Hi! At the highest level you have two value levers:

I. Airtime value (=Revenue from selling advertising slots during the programme)

II. Subscription value (=Revenue from getting new pay-TV subsciptions (or avoiding churn) due to the sports event)

So in order to quantify these, on the highest level you need to (I) estimate the length of advertising clips that can be broadcasted and the revenue per minute, and (II) estimate the number of people subscribing, number of people not churning, and the subscription fee per supscription cycle

Hope this helps.

Cheers, Sidi

Vlad
Coach
on Feb 04, 2020
McKinsey / Accenture Alum / Got all BIG3 offers / Harvard Business School

Hi,

To simplify it, I would

  1. Calculate the number of viewers (as a % of population of different age)
  2. Apply the av CPM price from online as a proxy (Let's say the average online is 50$ per 1000 views, then on TV, during the major sports event it will be 100-150$ for the US).
  3. For the Developing countries, you should apply much lower CPMs 

Best

Clara
Coach
on Feb 05, 2020
McKinsey | Awarded professor at Master in Management @ IE | MBA at MIT |+180 students coached | Integrated FIT Guide aut

Hello!

For all this market sizing brain teasers that estimate revenues, try to think it as P x Q: 

  • P (price): revenue obtained for each viewer (in this case, might be easier to say per every 1000 viewers). 
  • Q (quantity): estimation of the total population for the case: 
    • 1st, take into consideration that here you calculate per TV that is watching, hence, per household (not per person)
    • 2nd, you can do an estimation of the % of households watching the Olympics, Super Bowl finals, etc. 
    • 3rd, you can add on top a mark-up for bars and collective viewing. 

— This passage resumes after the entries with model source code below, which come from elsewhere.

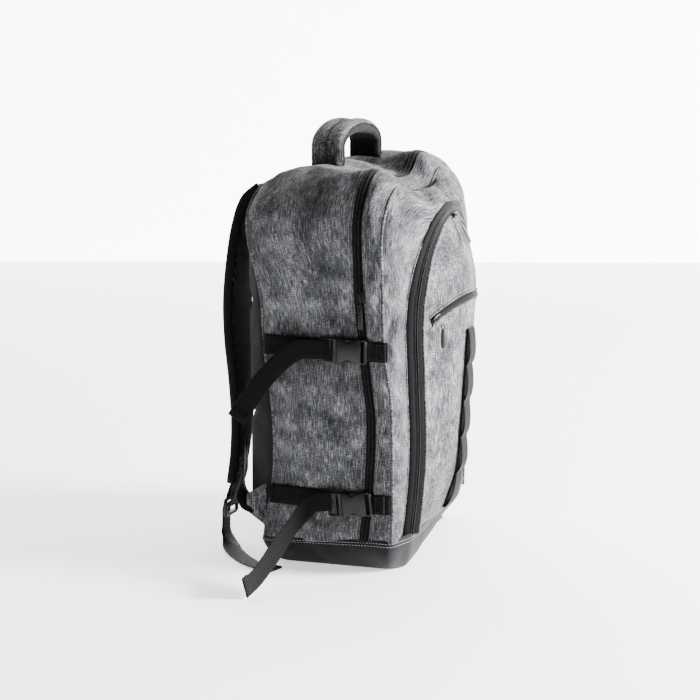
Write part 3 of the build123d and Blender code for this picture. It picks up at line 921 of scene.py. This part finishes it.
# ---- daisy chain ----
daisy = {"base": 56.0, "pitch": 48.2, "loops": 5, "rise": 5.5}
chainPath = []
backing = []
for k in range(97):
    s = k / 96 * daisy["loops"]
    z = daisy["base"] + s * daisy["pitch"]
    f = s % 1.0 if k < 96 else 1.0
    # each loop slumps, so it stands out most low down
    stand = daisy["rise"] * max(0.0, math.sin(math.pi * f)) ** 0.7 * (1 - 0.45 * f)
    chainPath.append(onFlap(0, z - 4.5 * math.sin(math.pi * f) * (1 - f), 1.9 + stand)[0])
    backing.append(onFlap(0, z, 0.9)[0])
pieces = [
    quilt(f"chain{k}", sweep(path, strapProfile(25, 1.5), (1, 0, 0)), wrap=True, caps=True)
    for k, path in enumerate((chainPath, backing))
]
place(join("daisy_chain_webbing", pieces), "flap", ["daisy_chain"], "webbing", nylonWebbing)
tacks = []
for k in range(daisy["loops"] + 1):
    point, normal = onFlap(0, daisy["base"] + k * daisy["pitch"], 2.7)
    for j in range(12):
        tacks.append(
            frames(
                [point + Vector((-11.5 + 2 * j, 0, -1)), point + Vector((-9.5 + 2 * j, 0, 1))], normal,
                2.5, 0.1
            )[0]
        )
place(scatter("daisy_chain_bartacks", bead(2.6, 0.8, 0.6, 6), tacks), "flap", [], None, darkThread)
print("flap made")

# ---- boot ----
# corner points of the right half, from the back to the middle of the front
bootTopEdge = [(160.5, 99), (160.5, -83), (118, -95), (60, -99), (0, -101)]
bootColumns = 170
bootFloor = [(147, 87), (129, -68), (114, -84), (60, -90), (0, -92)]


def bootLoop(z, inset, tuck):
    # outline of the boot at a height: tuck goes from 0 at the top edge to 1 on the floor
    right = []
    for (x0, y0), (x1, y1) in zip(bootTopEdge, bootFloor):
        x, y = mix(x0, x1, tuck), mix(y0, y1, tuck)
        right.append((max(0.0, x - inset), y - inset if y > 0 else y + inset))
    corners = right + [(-x, y) for x, y in reversed(right[:-1])]
    leaning = []
    for x, y in corners:
        atTop = max(farLean(x, 30), frontSkew(x, 30) * min(1.0, max(0.0, (158 - abs(x)) / 38)))
        leaning.append(
            (x, y + mix(atTop, frontSkew(x, 30) * 2, tuck) * min(1.0, max(0.0, (-40 - y) / 40)))
        )
    big = 12 + 14 * tuck
    loop = roundedLoop(leaning, [16 + 8 * tuck, big, 16, 36, 60, 36, 16, big, 16 + 8 * tuck], 5.5)
    loop = [loop[round(k * len(loop) / bootColumns) % len(loop)] for k in range(bootColumns)]
    return [Vector((p.x, p.y, z - (47 - bootTop(p.y)) * (z / 47) ** 2)) for p in loop]


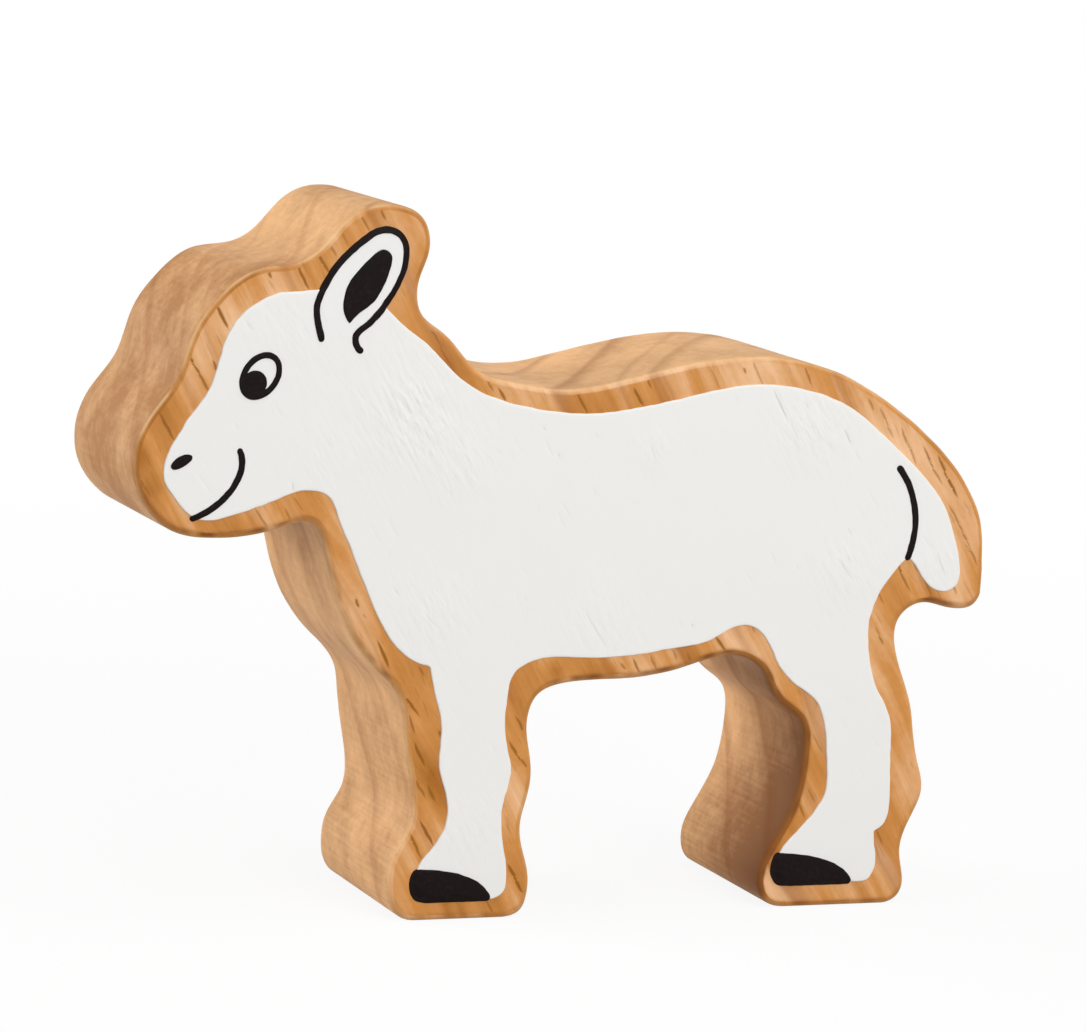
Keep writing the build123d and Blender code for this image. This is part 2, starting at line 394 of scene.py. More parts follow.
@dataclass(frozen=True)
class Area:
    """A flat area of the face, inside its outer loop and outside any hole.

    Attributes:
        loops: closed loops of points (x, z).
    """

    loops: tuple[np.ndarray, ...]

    def edges(self) -> tuple[np.ndarray, np.ndarray]:
        """Both ends of every straight piece of all the loops."""
        starts = np.concatenate(self.loops)
        ends = np.concatenate([np.roll(loop, -1, axis=0) for loop in self.loops])
        return starts, ends

    def nearest(self, places: np.ndarray) -> tuple[np.ndarray, np.ndarray]:
        """Distance from each place to the nearest edge, above zero inside and below outside.

        A place is inside where a line from it to +X crosses the loops an odd number of times.

        Args:
            places: points (x, z).

        Returns:
            One signed distance for each place, and the number of the nearest edge.
        """
        starts, ends = self.edges()
        start_x, start_z = starts.T
        run_x, run_z = (ends - starts).T
        tiny = 1e-12
        square = np.maximum(run_x * run_x + run_z * run_z, tiny)
        slope = run_x / np.where(np.abs(run_z) < tiny, tiny, run_z)
        distance = np.empty(len(places))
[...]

This general approach can be always used in these cases.

Hope it helps! 

Cheers, 

Clara

Luca
Coach
on Feb 05, 2020
BCG |NASA | SDA Bocconi & Cattolica partner | GMAT expert 780/800 score | 200+ students coached

Hello,

In order to have an estimation of the price per view you could use any data/estimation that you know. For example if you have an idea of how much does it cost a spot of 30 seconds on national TV or on how much were paid the football teams for the TV broadcasting, you can start from those data and do an educated proportion. Even from social media ads, if you have any clue.

Anyway that's not the most important part of the case, most of the times the interviewer will ask you for any idea to aproach the problem and then will give you a number to be used.